Arduino Boards with analog interface for low magnitude analog signals


I need to process low magnitude analog signal (~mirco-volts) and complete the feedback loop in the following way :

Analog Signal coming from my chip (~mirco-volts) -> Instrumentation Amplifier -> Anti-aliasing filter (Low pass filter) -> ADC (~12bit) -> Digital processing (eg in Arduino board) -> DAC (~16bit) with output buffer (this signal goes back to my chip)

  1. Sampling Speed will be between 5KHz and 100Khz.
  2. As I change the sampling frequency, I would like to tune the cut-off frequency of anti-alias filter along with it
  3. As I am processing low magnitude of signal, noise is a concern.

Can someone please suggest me if there is a possibility for some ready-made / already tested solution for this.

Hoping for your prompt response

Thanks and regards

Saurabh Agarwal

I'd look into soundcard chips. It will have an ADC & DAC, some can sample at up to 192kHz, they are usually at least 16-bits, it should have the anti-aliasing filter built-in, and it might even have a microphone preamp.

But, most soundchips are surface mount and not really "hobbist friendly".

You may still need the instrumentation amplifier because "consumer soundcards" are notorious for noisy mic preamps, and they typically only have around 40dB of gain which may not be enough.

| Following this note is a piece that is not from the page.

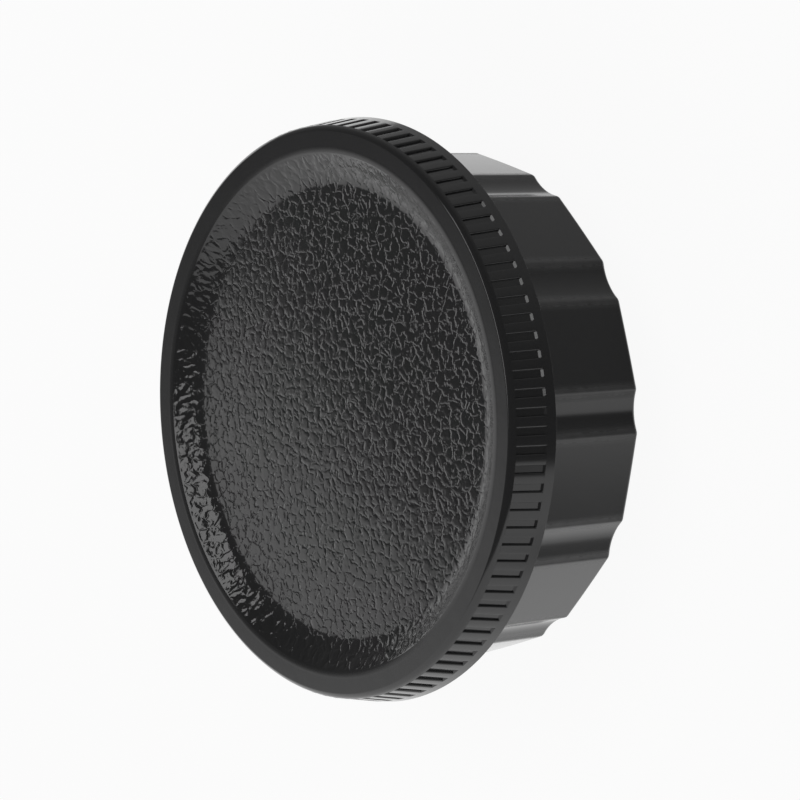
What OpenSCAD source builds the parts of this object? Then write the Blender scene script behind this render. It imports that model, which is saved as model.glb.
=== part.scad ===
// A camera body cap screwed into a rear lens cap: a knurled disc with a dished, grained face closes a fluted cup.
// The closed end of the cup lies on the ground and the face of the disc looks up. Millimetres.

/* [Rim] */
// How far the rim stands out past the ridges at the mouth of the cup
rim_overhang = 3.35; // [2:0.05:6]
// Height of the rim from its seat on the cup to the edge of the front ring
rim_h = 4.7; // [4.3:0.1:6]
// How much smaller the front ring is than the rear band, on the radius
front_step = 1.2; // [0.9:0.1:1.5]
// Width of the smooth ring around the face
ring_w = 2.1; // [1.5:0.1:3]
// Width of the part of that ring that rolls over towards the face
roll_w = 0.9; // [0.4:0.1:1.2]
// How far the ring has dropped at the end of that roll
roll_drop = 0.11; // [0.05:0.01:0.2]

/* [Face] */
// Depth of the edge of the face below the ring
dish_depth = 1.65; // [1.2:0.05:2]
// Width of the slope between the ring and the face
slope_w = 3.2; // [2.5:0.1:4]
// Part of the slope that curves out into the face at its foot
foot_share = 0.4; // [0.2:0.05:0.8]
// Rise of the face towards its middle
face_dome = 0.4; // [0.2:0.05:0.6]
// Thickness of the face
face_t = 1.8; // [1.4:0.1:2.2]

/* [Grip pockets] */
// Number of pockets around the rim
pocket_count = 100; // [80:1:110]
// Part of the pitch that a pocket takes
pocket_share = 0.43; // [0.3:0.01:0.55]
// Depth of a pocket
pocket_depth = 0.3; // [0.2:0.05:0.5]
// Plain height in front of the pockets, taken by the front bevel
front_land = 0.54; // [0.4:0.02:0.8]
// Plain height behind the pockets
rear_land = 0.97; // [0.7:0.05:1.3]

/* [Threads] */
// Nominal diameter of the screw thread
thread_d = 42; // [30:0.5:60]
// Radial clearance between the boss and its bore
thread_gap = 0.1; // [0.05:0.01:0.1]
// Length of the threaded boss
boss_len = 4.8; // [4:0.1:5.2]
// Wall of the boss
boss_wall = 2; // [1.5:0.1:3]
// Depth of the threaded bore in the cup
bore_len = 5.5; // [5.4:0.1:7]

/* [Cup] */
// Height of the cup
cup_h = 13.4; // [11:0.2:16]
// Wall from the threaded bore to the ridges at the closed end
cup_wall = 3.4; // [2.5:0.05:5]
// How much the radius of the cup grows from its closed end to its mouth
cup_taper = 0.2; // [0.05:0.05:0.4]
// Number of flutes
flute_count = 12; // [10:1:14]
// Width of a flute from ridge to ridge
flute_w = 4.1; // [3:0.1:5]
// Depth of a flute below its two ridges
flute_depth = 0.4; // [0.25:0.05:0.6]
// Rounding of the edge at the closed end
back_round = 0.5; // [0.3:0.1:1.2]
// Thickness of the closed end
floor_t = 1.8; // [1.4:0.1:2.5]
// Wall between the threaded bore and the narrower cavity below it
cavity_step = 1.25; // [0.8:0.05:2]

/* [Hidden] */
$fn = 128;
through = 1;

boss_r = thread_d / 2 - thread_gap / 2;
bore_r = boss_r + thread_gap;
boss_edge = 0.4;

ridge_r = bore_r + cup_wall;
mouth_r = ridge_r + cup_taper;
draft = atan(cup_taper / cup_h);
flute_half = asin(flute_w / 2 / ridge_r);
flat_half = 180 / flute_count - flute_half;
corner_r = ridge_r * cos(flat_half) / cos(180 / flute_count);
flute_cut_r = (pow(flute_w / 2, 2) + pow(flute_depth, 2)) / (2 * flute_depth);
flute_cut_x = ridge_r * cos(flute_half) - flute_depth + flute_cut_r;
ridge_trim = 0.05;
cavity_r = bore_r - cavity_step;

rim_r = mouth_r + rim_overhang;
ring_r = rim_r - front_step;
ring_inner_r = ring_r - ring_w;
face_r = ring_inner_r - slope_w;
band_step = 0.16;
bevel_w = 0.5;
grip_low_r = rim_r - band_step;
grip_top_r = ring_r + bevel_w;
band_edge = 0.2;

seat_z = cup_h;
ring_z = seat_z + rim_h;
face_z = ring_z - dish_depth;
grip_low_z = seat_z + rear_land;
grip_top_z = ring_z - front_land;
grip_h = grip_top_z - grip_low_z;
flare = atan((grip_low_r - grip_top_r) / grip_h);

// Points of an arc about a centre, from one angle to another
function arc(x, y, r, a0, a1, steps) =
    [for (i = [0:steps]) let (a = a0 + (a1 - a0) * i / steps) [x + r * cos(a), y + r * sin(a)]];

// The ring is flat and rolls over to the top of the slope
roll_steps = 5;
roll = [for (i = [0:roll_steps]) let (t = i / roll_steps)
    [ring_inner_r + roll_w * (1 - t), ring_z - roll_drop * t * t]];

// Height above the foot of the slope, as a part of its depth: a curved foot and then a straight rise
function climb(t) = (t < foot_share ? t * t / (2 * foot_share) : t - foot_share / 2) / (1 - foot_share / 2);
slope_steps = 10;
slope = [for (i = [1:slope_steps - 1]) let (t = 1 - i / slope_steps)
    [face_r + slope_w * t, face_z + (dish_depth - roll_drop) * climb(t)]];

// The face is a shallow dome from its edge to its middle
dome_r = (pow(face_r, 2) + pow(face_dome, 2)) / (2 * face_dome);
dome_half = asin(face_r / dome_r);
dome_steps = 8;

module rim_solid() {
    rotate_extrude()
        polygon(concat(
            [[0, seat_z], [rim_r - band_edge, seat_z], [rim_r, seat_z + band_edge],
             [grip_low_r, grip_low_z], [grip_top_r, grip_top_z], [ring_r, ring_z]],
            roll,
            slope,
            arc(0, face_z + face_dome - dome_r, dome_r, 90 - dome_half, 90, dome_steps)));
}

module boss_solid() {
    rotate_extrude()
        polygon([[0, seat_z - boss_len], [boss_r - boss_edge, seat_z - boss_len],
                 [boss_r, seat_z - boss_len + boss_edge], [boss_r, seat_z + through], [0, seat_z + through]]);
}

module grip_pocket() {
    pocket_w = 2 * PI * rim_r / pocket_count * pocket_share;
    translate([(grip_low_r + grip_top_r) / 2, 0, (grip_low_z + grip_top_z) / 2])
        rotate([0, -flare, 0])
            cube([2 * pocket_depth, pocket_w, grip_h], center = true);
}

module body_cap() {
    color([0.03, 0.03, 0.032])
        difference() {
            union() {
                rim_solid();
                boss_solid();
            }
            for (i = [0:pocket_count - 1])
                rotate([0, 0, (i + 0.5) * 360 / pocket_count])
                    grip_pocket();
            translate([0, 0, seat_z - boss_len - through])
                cylinder(r = boss_r - boss_wall, h = face_z - face_t - seat_z + boss_len + through);
        }
}

module cup_solid() {
    intersection() {
        cylinder(h = cup_h, r1 = corner_r, r2 = corner_r * mouth_r / ridge_r, $fn = flute_count);
        rotate_extrude()
            polygon(concat(
                [[0, 0]],
                arc(ridge_r - ridge_trim - back_round, back_round, back_round, -90, 0, 6),
                [[mouth_r - ridge_trim, cup_h], [0, cup_h]]));
    }
}

module flute_cutter() {
    translate([flute_cut_x, 0, 0])
        rotate([0, draft, 0])
            translate([0, 0, -through])
                cylinder(r = flute_cut_r, h = cup_h + 2 * through);
}

module cup_inside() {
    rotate_extrude()
        polygon([[0, floor_t], [cavity_r, floor_t], [cavity_r, cup_h - bore_len], [bore_r, cup_h - bore_len],
                 [bore_r, cup_h - boss_edge], [bore_r + boss_edge, cup_h], [bore_r + boss_edge, cup_h + through],
                 [0, cup_h + through]]);
}

module rear_cap() {
    color([0.035, 0.035, 0.037])
        difference() {
            cup_solid();
            for (i = [0:flute_count - 1])
                rotate([0, 0, i * 360 / flute_count])
                    flute_cutter();
            cup_inside();
        }
}

rear_cap();
body_cap();
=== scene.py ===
# %% [markdown]
# A body cap screwed into a rear lens cap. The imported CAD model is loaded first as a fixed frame, so every
# piece made here can be placed by the same sizes. Everything is in metres with the screw axis on Z, so the
# sizes below are written in millimetres and multiplied by MM.

# %% Load the frame
import math

import bmesh
import bpy
from mathutils import Matrix, Quaternion, Vector


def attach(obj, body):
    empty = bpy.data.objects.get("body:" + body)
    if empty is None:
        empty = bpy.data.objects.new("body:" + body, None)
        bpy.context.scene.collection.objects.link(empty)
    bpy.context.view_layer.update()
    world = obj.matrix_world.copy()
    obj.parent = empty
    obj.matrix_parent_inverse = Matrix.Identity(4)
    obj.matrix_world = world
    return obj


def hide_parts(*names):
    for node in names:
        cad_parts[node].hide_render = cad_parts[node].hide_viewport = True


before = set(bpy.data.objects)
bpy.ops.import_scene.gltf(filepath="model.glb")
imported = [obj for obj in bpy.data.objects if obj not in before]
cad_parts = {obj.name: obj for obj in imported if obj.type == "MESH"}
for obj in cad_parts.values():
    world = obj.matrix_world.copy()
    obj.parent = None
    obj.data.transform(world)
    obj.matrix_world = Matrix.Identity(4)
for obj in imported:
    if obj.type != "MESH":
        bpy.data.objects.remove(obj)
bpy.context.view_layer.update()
MM = 0.001

# %% [markdown]
# A few small helpers do what a hand does in edit mode. Operators act on whatever is selected, so each
# helper starts from nothing selected and picks faces, edges or points by where they are.

# %% Helpers for selecting and finishing
WELD = 2e-6


def deselect():
    """Starts an operation from nothing selected"""
    bpy.ops.object.select_all(action="DESELECT")


def edit(piece):
    """Opens one piece in edit mode"""
    deselect()
    piece.select_set(True)
    bpy.context.view_layer.objects.active = piece
    bpy.ops.object.mode_set(mode="EDIT")


def leave():
    """Goes back to object mode"""
    bpy.ops.object.mode_set(mode="OBJECT")


def pick(kind, wanted):
    """Selects the faces, edges or verts of the piece in edit mode that the test wants"""
    bpy.ops.mesh.select_mode(type={"faces": "FACE", "edges": "EDGE", "verts": "VERT"}[kind])
    bpy.ops.mesh.select_all(action="DESELECT")
    mesh = bpy.context.object.data
    shape = bmesh.from_edit_mesh(mesh)
    parts = [p for p in getattr(shape, kind) if wanted(p)]
    for part in parts:
        part.select_set(True)
    shape.select_flush_mode()
    bmesh.update_edit_mesh(mesh)
    return len(parts)


def weld(outside=True):
    """Merges doubles and turns all faces outwards"""
    bpy.ops.mesh.select_all(action="SELECT")
    bpy.ops.mesh.remove_doubles(threshold=WELD)
    if outside:
        bpy.ops.mesh.normals_make_consistent(inside=False)


def join(pieces, name):
    """Joins pieces into the first one and names it"""
    deselect()
    for piece in pieces:
        piece.select_set(True)
    bpy.context.view_layer.objects.active = pieces[0]
    bpy.ops.object.join()
    pieces[0].name = name
    return pieces[0]


def smooth(piece, degrees):
    """Shades soft below the angle, and lets large faces keep their own direction"""
    deselect()
    piece.select_set(True)
    bpy.context.view_layer.objects.active = piece
    bpy.ops.object.transform_apply()
    bpy.ops.object.shade_smooth_by_angle(angle=math.radians(degrees))
    bpy.ops.object.modifier_add(type="WEIGHTED_NORMAL")
    piece.modifiers[-1].keep_sharp = True
    bpy.ops.object.modifier_apply(modifier=piece.modifiers[-1].name)


# %% [markdown]
# Both caps are turned shapes. An outline of radius and height is drawn by extruding one point from corner
# to corner, and spinning it round the axis makes the solid, as on a lathe. Corners are rounded in the
# outline, so the edges of the solid catch light as moulded plastic does.

# %% Helpers for turned shapes
def rounded(corners, steps=4):
    """Corners are (radius, height, fillet) in millimetres; a fillet of 0 stays sharp"""
    points = []
    for i, (r, z, fillet) in enumerate(corners):
        here = Vector((r, z))
        if fillet == 0 or i in (0, len(corners) - 1):
            points.append(here)
            continue
        back = (Vector(corners[i - 1][:2]) - here).normalized()
        ahead = (Vector(corners[i + 1][:2]) - here).normalized()
        half = back.angle(ahead) / 2
        reach = fillet / math.tan(half)
        centre = here + (back + ahead).normalized() * (fillet / math.sin(half))
        first, last = here + back * reach - centre, here + ahead * reach - centre
        for k in range(steps + 1):
            points.append(centre + first.slerp(last, k / steps).normalized() * fillet)
    return points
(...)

You might consider a Raspberry Pi. I believe it has a built-in soundchip or you can plug-in a USB soundcard or a better-quality [u]USB Audio Interface[/u]. With a soundcard/interface you'd have to make sure you have drivers (Linux for the Raspberry?) and you might be limited to standard audio sample rates. The mic input on a pro (or "prosumer") audio interface is low impedance (~1000 Ohms) balanced, so if you need a higher impedance input you might still need some kind of front-end buffer.

You also have to be careful about the specs. Most Windows soundcards will record at 96 or 196kHz and 24-bits, but it's pretty common for the hardware to operate a lower resolution with the driver happily and "secretly" upsampling in the background and there is no warning. I assume Linux drivers offer the same feature for compatibility with any application.

The ADS 1115 has programmable gain. I think you have to look at the single ended example in the ADS 1115 library to see what the choices are.